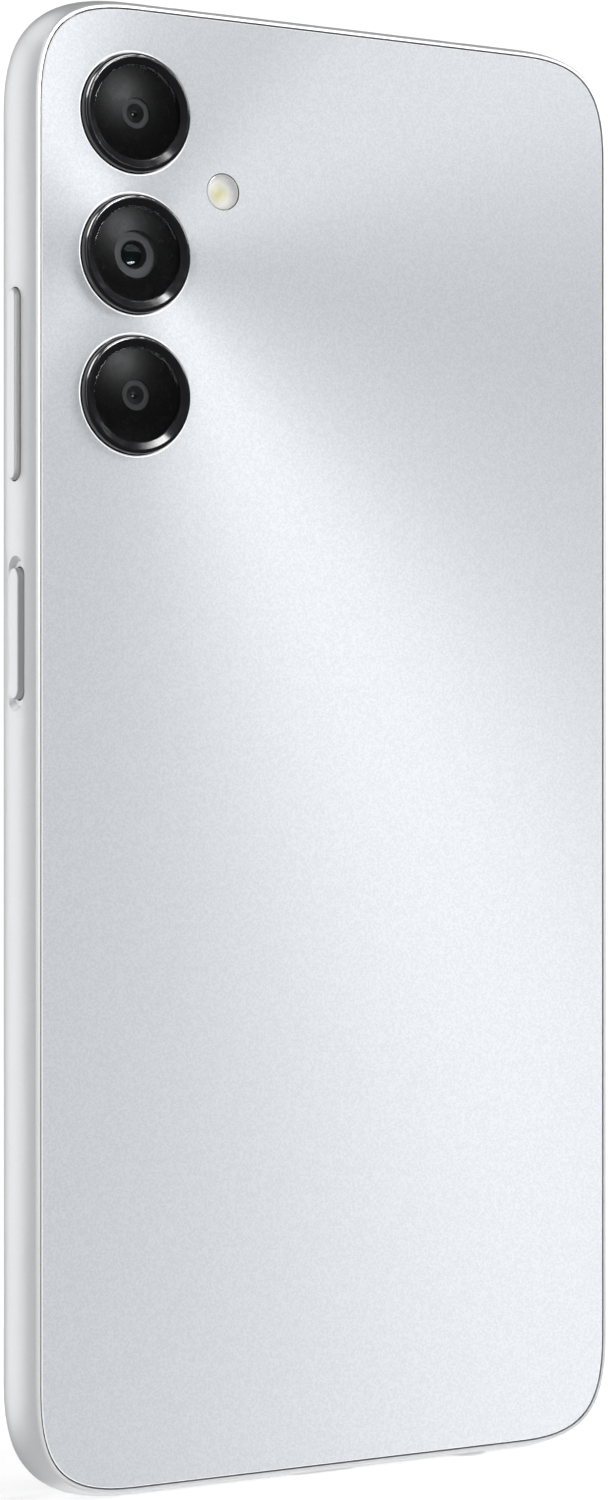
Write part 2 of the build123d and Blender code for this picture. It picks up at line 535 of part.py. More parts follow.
with BuildPart() as board_shields:
    block((-28.5, 10.0), (BOARD_BACK + PLATE_GAP, 1.6), (119.5, 130.4))
    block((-28.5, 8.8), (BOARD_BACK + PLATE_GAP, 1.6), (147.4, 152.5))
    block((-30.0, 14.0), (-1.45, BOARD_FRONT - PLATE_GAP), (119.5, 150.0))
    fillet(board_shields.edges().filter_by(Axis.Y), 0.6)
write(board_shields, "board_shields")

with BuildPart() as sub_board:
    block((-35.0, 35.0), (BOARD_FRONT, BOARD_BACK), (3.6, 24.2))
    outline_slab(INNER_FIT, BOARD_BACK + 1, BOARD_FRONT - 1, mode=Mode.INTERSECT)
    block((-USB_WIDTH / 2 - 0.1, USB_WIDTH / 2 + 0.1), (-2, 2), (0, USB_DEPTH + 1.2), Mode.SUBTRACT)
    block(JACK_BAY_X, (-2, 2), JACK_BAY_Z, Mode.SUBTRACT)
    block((11.4, 40), (-2, 2), (0, 18.6), Mode.SUBTRACT)
    round_block(MOTOR_X, MOTOR_Z, MOTOR_RADIUS + 0.2, -2, 2, Mode.SUBTRACT)
    for x, z in LOWER_SCREWS:
        round_block(x, z, BOSS_RADIUS + 0.2, -2, 2, Mode.SUBTRACT)
write(sub_board, "sub_board")

with BuildPart() as battery:
    block(*BATTERY)
    fillet(battery.edges().filter_by(Axis.Y), 1.5)
    fillet(battery.edges().group_by(Axis.Y)[-1], 0.5)
write(battery, "battery")

with BuildPart() as battery_tape:
    block((-24.0, -4.0), (PLATE_BACK + 0.01, BATTERY[1][0] - 0.01), (30.0, 108.0))
    block((6.0, 26.0), (PLATE_BACK + 0.01, BATTERY[1][0] - 0.01), (30.0, 108.0))
write(battery_tape, "battery_tape")

with BuildPart() as battery_flex:
    block((14.0, 26.0), (1.0, 1.25), (112.05, 118.0))
    block((14.5, 25.5), (BOARD_BACK + PLATE_GAP, 1.0), (115.6, 117.8))
write(battery_flex, "battery_flex")

FLEX_BACK, FLEX_THICKNESS, FLEX_LOW, FLEX_HIGH = 3.28, 0.2, 19.2, 116.6
FLEX_MIDDLE, FLEX_FOOT, FLEX_BEND = FLEX_BACK - FLEX_THICKNESS / 2, 0.8, 0.4
with BuildPart() as main_flex:
    block((-9.0, 3.0), (FLEX_BACK - FLEX_THICKNESS, FLEX_BACK), (25.2, 112.9))
    for z_board, z_bend, direction in ((FLEX_LOW, 25.2, 1), (FLEX_HIGH, 112.9, -1)):
        with BuildSketch(Plane.YZ.offset(-9.0)):
            with BuildLine():
                z_rise = z_bend - direction * 0.9
                bend = FilletPolyline(
                    (FLEX_FOOT, z_board), (FLEX_FOOT, z_rise), (FLEX_MIDDLE, z_rise), (FLEX_MIDDLE, z_bend),
                    radius=FLEX_BEND,
                )
                offset(bend, amount=FLEX_THICKNESS / 2, side=Side.BOTH)
            make_face()
        extrude(amount=12)
        block((-8.5, 2.5), (BOARD_BACK + PLATE_GAP, 0.75), (z_board - 1.2, z_board + 1.2))
write(main_flex, "main_flex")

COAX_RADIUS = 0.4
COAX_ROUTE = [(-27.5, 0.65, 115.2), (-34.95, 0.65, 115.2), (-34.95, 0.65, 22.8), (-24.5, 0.65, 22.8)]
with BuildPart() as coax_cable:
    with BuildLine():
        coax_path = FilletPolyline(*COAX_ROUTE, radius=2.2)
    with BuildSketch(Plane(coax_path @ 0, z_dir=coax_path % 0)):
        Circle(COAX_RADIUS)
    sweep()
    # the snap connector at each end
    for x, y, z in (COAX_ROUTE[0], COAX_ROUTE[-1]):
        round_block(x + 0.9, z, 1.1, BOARD_BACK + PLATE_GAP, 1.15)
write(coax_cable, "coax_cable")

# ---- bottom edge hardware -----------------------------------------------------------------------
ON_FOOT = (Align.CENTER, Align.CENTER, Align.MIN)
with BuildPart() as usb_receptacle:
    with BuildSketch(Plane.XY.offset(0.35)):
        with Locations((0, USB_Y)):
            SlotOverall(USB_WIDTH, USB_HEIGHT)
            SlotOverall(USB_WIDTH - 2 * USB_WALL, USB_HEIGHT - 2 * USB_WALL, mode=Mode.SUBTRACT)
    extrude(amount=USB_DEPTH)
    with BuildSketch(Plane.XY.offset(USB_DEPTH - 0.35)):
        with Locations((0, USB_Y)):
            SlotOverall(USB_WIDTH, USB_HEIGHT)
    extrude(amount=0.7)
write(usb_receptacle, "usb_receptacle")

with BuildPart() as usb_tongue:
    block((-3.35, 3.35), (USB_Y - 0.35, USB_Y + 0.35), (1.6, USB_DEPTH - 0.4))
    fillet(usb_tongue.edges().filter_by(Axis.Y).sort_by(Axis.Z)[:2], 0.6)
    # contact strips, twelve on each face
    for y in (USB_Y - 0.35, USB_Y + 0.35):
        with Locations((0, y, 4.1)):
            with GridLocations(0.5, 1, 12, 1):
                Box(0.26, 0.06, 4.0)
write(usb_tongue, "usb_tongue")

with BuildPart() as headphone_jack:
    with Locations((JACK_X, JACK_Y, 0.5)):
        Cylinder(JACK_NOZZLE_RADIUS, 4, align=ON_FOOT)
    jack_body_x = (JACK_X - JACK_BODY_HALF, JACK_X + JACK_BODY_HALF)
    block(jack_body_x, (JACK_Y - 2.4, JACK_Y + 2.4), (3.2, JACK_DEPTH + 1.9))
    fillet(headphone_jack.edges().filter_by(Axis.Z).filter_by(GeomType.LINE), 0.5)
    with Locations((JACK_X, JACK_Y, 0)):
        Cylinder(JACK_BORE_RADIUS, JACK_DEPTH + 0.5, align=ON_FOOT, mode=Mode.SUBTRACT)
write(headphone_jack, "headphone_jack")

SPEAKER_LEFT, SPEAKER_RIGHT, SPEAKER_HIGH = 11.8, 35.2, 18.3
DIAPHRAGM_X, DIAPHRAGM_Z = 23.0, 12.2
with BuildPart() as loudspeaker:
    block((SPEAKER_LEFT, SPEAKER_RIGHT), (-1.35, 2.15), (3.9, SPEAKER_HIGH))
    outline_slab(INNER_FIT, 3, -3, mode=Mode.INTERSECT)
    # opening over the diaphragm, and the duct to the holes in the frame
    with BuildSketch(layer(1.7)):
        with Locations((DIAPHRAGM_X, DIAPHRAGM_Z)):
            RectangleRounded(15.0, 9.0, 3.0)
    extrude(amount=2.6, mode=Mode.SUBTRACT)
    with BuildSketch(layer(3)):
        with Locations((DIAPHRAGM_X, DIAPHRAGM_Z)):
            RectangleRounded(12.0, 6.4, 2.4)
    extrude(amount=1.6, mode=Mode.SUBTRACT)
    block((13.2, 24.8), (USB_Y - 0.7, USB_Y + 0.7), (3, 8.5), Mode.SUBTRACT)
write(loudspeaker, "loudspeaker")

with BuildPart() as speaker_diaphragm:
    with BuildSketch(layer(0.8)):
        with Locations((DIAPHRAGM_X, DIAPHRAGM_Z)):
            RectangleRounded(14.6, 8.6, 2.8)
    extrude(amount=0.25)
    with BuildSketch(layer(0.95)):
        with Locations((DIAPHRAGM_X, DIAPHRAGM_Z)):
            RectangleRounded(9.5, 4.6, 1.6)
    extrude(amount=0.3)
write(speaker_diaphragm, "speaker_diaphragm")

with BuildPart() as speaker_mesh:
    block((12.6, 25.4), (USB_Y - 1.1, USB_Y + 1.1), (WALL + 0.1, WALL + 0.35))
write(speaker_mesh, "speaker_mesh")

with BuildPart() as bottom_microphone:
    block((MICROPHONE_X - 1.4, MICROPHONE_X + 1.4), (USB_Y + 0.05, USB_Y + 1.1), (8.4, 12.0))
write(bottom_microphone, "bottom_microphone")

with BuildPart() as top_microphone:
    block(
        (TOP_MICROPHONE_X - 1.4, TOP_MICROPHONE_X + 1.4), (BOARD_BACK + PLATE_GAP, 1.2), (155.5, 159.0)
    )
write(top_microphone, "top_microphone")

MOTOR_FRONT, MOTOR_BACK = -1.4, 1.7
with BuildPart() as vibration_motor:
    round_block(MOTOR_X, MOTOR_Z, MOTOR_RADIUS, MOTOR_FRONT, MOTOR_BACK)
    round_block(MOTOR_X, MOTOR_Z, MOTOR_RADIUS - 0.3, MOTOR_FRONT + 0.3, MOTOR_BACK - 0.3, Mode.SUBTRACT)
    round_block(MOTOR_X, MOTOR_Z, 0.4, MOTOR_FRONT + 0.2, MOTOR_BACK - 0.2)
write(vibration_motor, "vibration_motor")

with BuildPart() as vibration_rotor:
    round_block(MOTOR_X, MOTOR_Z, MOTOR_RADIUS - 0.6, -0.7, 1.0)
    block(
        (MOTOR_X - MOTOR_RADIUS, MOTOR_X + MOTOR_RADIUS), (-1, 2), (MOTOR_Z + 0.9, MOTOR_Z + MOTOR_RADIUS),
        Mode.SUBTRACT,
    )
    round_block(MOTOR_X, MOTOR_Z, 0.45, -1, 2, Mode.SUBTRACT)
write(vibration_rotor, "vibration_rotor")

# ---- inner covers and screws --------------------------------------------------------------------
with BuildPart() as upper_inner_cover:
    block((-35.2, 35.2), (INNER_COVER_FRONT, INNER_COVER_BACK), (113.6, 165.2))
    outline_slab(WALL + 0.3, 4, 1, mode=Mode.INTERSECT)
    camera_half = RING_FLANGE_RADIUS + 0.4
    block(
        (CAMERA_X - camera_half, 40), (1, 4),
        (CAMERA_Z["bottom"] - camera_half, CAMERA_Z["top"] + camera_half), Mode.SUBTRACT,
    )
    round_block(FLASH_X, FLASH_Z, FLASH_RADIUS + 0.9, 1, 4, Mode.SUBTRACT)
    block((-9.3, 3.3), (1, 4), (112, 115.6), Mode.SUBTRACT)
    for x, z in UPPER_SCREWS:
        round_block(x, z, SCREW_SHANK_RADIUS + 0.15, 1, 4, Mode.SUBTRACT)
write(upper_inner_cover, "upper_inner_cover")

with BuildPart() as lower_inner_cover:
    block((-35.2, 35.2), (INNER_COVER_FRONT, INNER_COVER_BACK), (3.4, 23.6))
    outline_slab(WALL + 0.3, 4, 1, mode=Mode.INTERSECT)
    block(JACK_BAY_X, (1, 4), JACK_BAY_Z, Mode.SUBTRACT)
    for x, z in LOWER_SCREWS:
        round_block(x, z, SCREW_SHANK_RADIUS + 0.15, 1, 4, Mode.SUBTRACT)
write(lower_inner_cover, "lower_inner_cover")


def cross_screws(places):
    """Pan-head screws with a cross recess, one at each place, driven in from the back."""
    for x, z in places:
        round_block(x, z, SCREW_SHANK_RADIUS - 0.05, -1.4, INNER_COVER_BACK + 0.02)
        round_block(x, z, SCREW_HEAD_RADIUS, INNER_COVER_BACK + 0.01, INNER_COVER_BACK + 0.45)
        for long_x, long_z in ((1.3, 0.3), (0.3, 1.3)):
            with Locations((x, INNER_COVER_BACK + 0.4, z)):
                Box(long_x, 0.5, long_z, mode=Mode.SUBTRACT)


with BuildPart() as upper_screws:
    cross_screws(UPPER_SCREWS)
write(upper_screws, "upper_screws")

with BuildPart() as lower_screws:
    cross_screws(LOWER_SCREWS)
write(lower_screws, "lower_screws")
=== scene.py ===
import json
import math

import bmesh
import bpy
from mathutils import Matrix, Vector

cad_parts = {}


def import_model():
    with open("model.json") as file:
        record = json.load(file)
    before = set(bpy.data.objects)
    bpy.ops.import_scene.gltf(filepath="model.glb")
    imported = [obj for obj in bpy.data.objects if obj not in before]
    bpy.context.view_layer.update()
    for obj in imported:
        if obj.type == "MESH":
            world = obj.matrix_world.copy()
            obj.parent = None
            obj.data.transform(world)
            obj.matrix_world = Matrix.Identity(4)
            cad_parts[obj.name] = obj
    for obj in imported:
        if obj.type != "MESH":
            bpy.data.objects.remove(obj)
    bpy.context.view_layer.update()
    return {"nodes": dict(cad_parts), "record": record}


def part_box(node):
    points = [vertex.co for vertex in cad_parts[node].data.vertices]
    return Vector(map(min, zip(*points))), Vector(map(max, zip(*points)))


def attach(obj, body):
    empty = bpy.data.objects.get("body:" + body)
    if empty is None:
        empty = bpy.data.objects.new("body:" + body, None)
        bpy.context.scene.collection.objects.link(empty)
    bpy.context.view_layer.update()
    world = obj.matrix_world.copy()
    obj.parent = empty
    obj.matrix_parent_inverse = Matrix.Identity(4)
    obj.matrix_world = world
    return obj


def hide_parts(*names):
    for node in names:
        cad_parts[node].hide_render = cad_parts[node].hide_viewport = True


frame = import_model()
nodes = frame["nodes"]
scene = bpy.context.scene
MM = 0.001


# ---- places worked out from the frame -----------------------------------------------------------
def middle(node):
    low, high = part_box(node)
    return (Vector(low) + Vector(high)) / 2


def size(node):
    low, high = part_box(node)
    return Vector(high) - Vector(low)


HEIGHT = size("side_frame").z
BACK_Y = Vector(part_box("back_cover")[1]).y
PIVOT = middle("camera_ring_middle")  # the grooves in the back cover run round it
AIM = Vector((0, 0, HEIGHT / 2))
PLACES = ("top", "middle", "bottom")

# sizes that the frame's boxes don't give, in mm
HOLE_RADIUS = 6.77  # camera holes in the back cover
DARK_EDGE_DEPTH = 0.11  # where the cover's cut edge turns dark, below the back face
MASK_RADIUS, MASK_SKIRT = 5.4, 0.12  # ink under a lens cover, and its turned-down edge round the opening
SMALL_OPENING, MAIN_OPENING = 1.72, 2.68  # radii of the openings in that ink
BEZEL_PROUD = 0.16  # how far a bezel stands out from the front of its camera
ADHESIVE_WIDTH = 1.35
NOTCH_RADIUS, FRONT_CAMERA_OPENING = 3.45, 1.6
BORDER_CORNER, BORDER_OVERLAP = 7.0, 0.15  # corner radius, and how far the border covers the panel's edge
GLINT_SIZE = 0.14  # painted highlight: a pale speck in a small lens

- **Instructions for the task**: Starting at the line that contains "cad_parts[node].hide_render = cad_parts[node].hide_viewport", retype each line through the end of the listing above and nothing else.

- **Reply**:
        cad_parts[node].hide_render = cad_parts[node].hide_viewport = True


frame = import_model()
nodes = frame["nodes"]
scene = bpy.context.scene
MM = 0.001


# ---- places worked out from the frame -----------------------------------------------------------
def middle(node):
    low, high = part_box(node)
    return (Vector(low) + Vector(high)) / 2


def size(node):
    low, high = part_box(node)
    return Vector(high) - Vector(low)


HEIGHT = size("side_frame").z
BACK_Y = Vector(part_box("back_cover")[1]).y
PIVOT = middle("camera_ring_middle")  # the grooves in the back cover run round it
AIM = Vector((0, 0, HEIGHT / 2))
PLACES = ("top", "middle", "bottom")

# sizes that the frame's boxes don't give, in mm
HOLE_RADIUS = 6.77  # camera holes in the back cover
DARK_EDGE_DEPTH = 0.11  # where the cover's cut edge turns dark, below the back face
MASK_RADIUS, MASK_SKIRT = 5.4, 0.12  # ink under a lens cover, and its turned-down edge round the opening
SMALL_OPENING, MAIN_OPENING = 1.72, 2.68  # radii of the openings in that ink
BEZEL_PROUD = 0.16  # how far a bezel stands out from the front of its camera
ADHESIVE_WIDTH = 1.35
NOTCH_RADIUS, FRONT_CAMERA_OPENING = 3.45, 1.6
BORDER_CORNER, BORDER_OVERLAP = 7.0, 0.15  # corner radius, and how far the border covers the panel's edge
GLINT_SIZE = 0.14  # painted highlight: a pale speck in a small lens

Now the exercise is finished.